Trump economy team mirrors his campaign

 

Birds of a feather flock together. It applies to Donald trump and his team of billionaires. The Republican presidential candidate has unveiled an economic team that’s a mirror image of the candidate. The 13-member team includes several billionaire bankers and investment managers. They are all men. And they have been in business with Donald before. Here lies the dichotomy. Trump has always railed against Wall Street and business elites at his campaign rallies. But that has not stopped him from turning to many of them for economic advice.
They certainly can provide many useful insights, assuming Trump is willing to listen to them. But the team lack diversity in terms of expertise and background. The group is heavily weighted toward developers, hedge fund managers and bankers, with hardly any representatives from Silicon Valley or academia.

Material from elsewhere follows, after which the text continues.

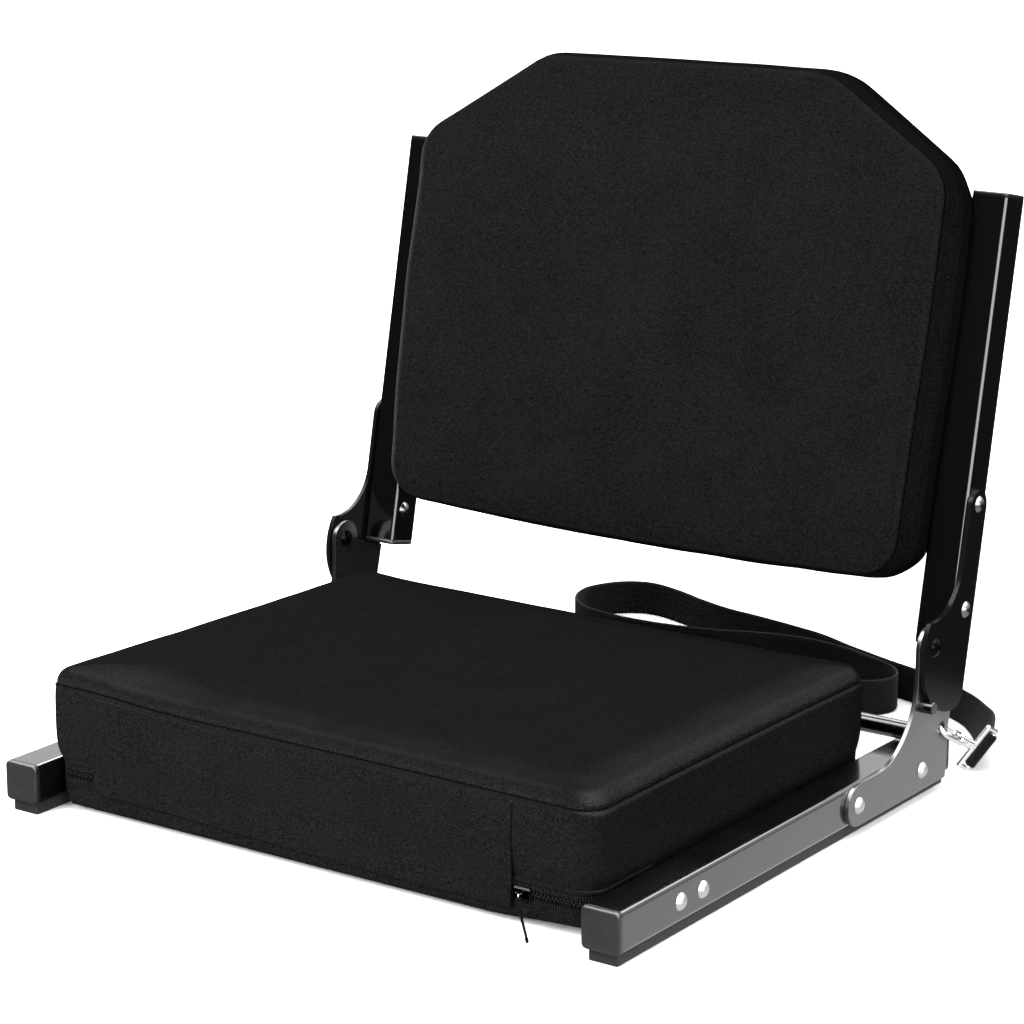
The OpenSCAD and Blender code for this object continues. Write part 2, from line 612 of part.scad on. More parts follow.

And that raises the question how well the expertise on the list really matches up with some of the challenges facing the American economy.
There’s been this divide between the establishment Republicans and the Trump candidacy. It’s reflected in the advisers. It is not the standard list of establishment conservatives. None of the big Wall Street banks, such as Goldman Sachs Group Inc. and JPMorgan Chase & Co., are represented. Such prominent Republican academic advisers as Glenn Hubbard of the Columbia Business School and Gregory Mankiw of Harvard University also aren’t included. Also missing: Carl Icahn, whom Trump has touted as possible Treasury secretary in his administration.
Trump called the team “a formidable group of experienced and talented individuals” that will help him rebuild an economy that he charges has been decimated by the Democrats and their policies.
The announcement of his advisers comes ahead of a speech to the Detroit Economic Club that could help Trump re-focus his campaign after a string of feuds and missteps was capped on Thursday by post-convention polls showing him trailing Democratic nominee Hillary Clinton.
The economists advising Trump also are mostly outside the mainstream and are admirers of the late Ronald Reagan, the Republican icon who reshaped the US economy as president from 1981 to 1989. Trump will be ‘broadening’ the economic plan he has already offered and deal with tax cuts, ‘tax repatriation,’ and deregulation. The tax overhaul will be one of the biggest tax cuts since Ronald Reagan. A big part of it will be a reduction in the corporate tax rate to 15 percent. The overall proposal will result in a revenue loss of about $3 trillion.
Like the candidate himself, the economic team includes a number of people known for bucking conventional thinking.
A key question is how influential the advisers will be. The candidate has a reputation for keeping his own counsel and relying on members of his own family for advice. Much of the team seems to be people whom Trump knows personally. Indeed, some have even crossed swords with the candidate in
business dealings.
This team is a reflection of his campaign. It’s a rejection of the establishment.